Distillation vs quantization vs pruning
Distillation, quantization, and pruning are three distinct routes to a smaller, faster model, and they attack different things. Distillation trains a new, smaller architecture to copy a teacher’s behavior. Quantization keeps the architecture but stores weights and activations in lower-precision numbers. Pruning keeps the architecture but deletes weights or whole neurons judged unimportant. They are complementary, not competing.
Quantization
Quantization reduces the numeric precision of a model — for example, from 32-bit or 16-bit floating point down to 8-bit integers or even 4-bit. The model keeps the same number of weights but each takes less memory and computes faster on suitable hardware. Going from 16-bit to 8-bit roughly halves memory with often minimal accuracy loss, which is why quantization is a staple of on-device deployment and a core topic in our inference optimization serving at scale coverage.
Pruning
Pruning removes parameters that contribute little to the output, producing a sparser network. It can be unstructured (zeroing individual weights) or structured (removing entire neurons, attention heads, or layers). Structured pruning yields real speedups on standard hardware, while unstructured pruning needs specialized support to translate sparsity into actual gains. In practice, teams often prune, quantize, and distill the same model to stack the savings.
Tradeoffs and limits
Distillation buys speed and size at the cost of some accuracy and a dependence on a strong teacher — the student rarely exceeds its teacher, and a weak teacher produces a weak student. The technique also adds engineering overhead: you must train the teacher, generate soft targets, and train the student, which is more work than just shipping the teacher if cost were no object.

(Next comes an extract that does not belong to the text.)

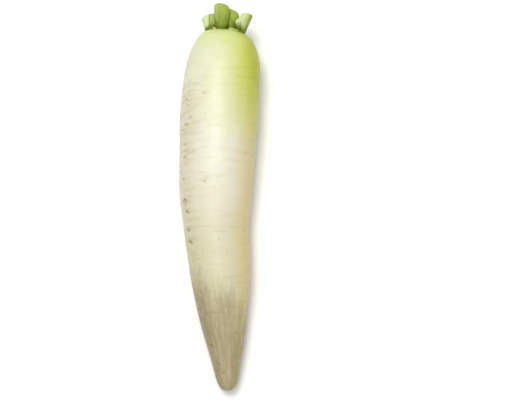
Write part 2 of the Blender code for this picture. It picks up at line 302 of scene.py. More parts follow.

Quality loss varies by task. DistilBERT’s ~3% drop is acceptable for many applications but unacceptable for high-stakes ones. Distilled generative models can also inherit and sometimes amplify the teacher’s biases and blind spots, since the student is explicitly trained to imitate them. The decision is always a trade between the resources you save and the capability you are willing to give up — for latency-sensitive, on-device, or high-volume use cases, that trade usually favors distillation.
Frequently asked questions
Can a distilled student model ever beat its teacher?
Usually not on raw capability — the student is trained to imitate the teacher, so the teacher sets a soft ceiling. There are exceptions: self-distillation and ensemble distillation can sometimes produce a student that generalizes slightly better than the original, and a small model tuned for a narrow domain may outperform a general teacher on that domain. But as a rule, distillation trades a small amount of accuracy for large gains in speed, size, and cost rather than improving peak quality.
Why are soft targets better than the correct labels?
Because soft targets carry far more information per example. A hard label says only which answer is correct; the teacher’s full probability distribution also reveals how the teacher relates the wrong answers to each other — that dogs resemble wolves more than cars, for instance. Hinton’s team called this extra signal “dark knowledge.” It lets the student learn the teacher’s reasoning patterns, not just its final answers, so it trains faster and generalizes better from less data.
Should I use distillation, quantization, or pruning?
Often all three, since they target different inefficiencies and stack well. Start with quantization — it is the cheapest to apply and frequently gives large memory savings with little accuracy loss. Add structured pruning if you need more speed on standard hardware. Reach for distillation when you want a fundamentally smaller architecture or need to compress a very large model into a deployable size. The right mix depends on your latency budget, target hardware, and how much accuracy you can spare.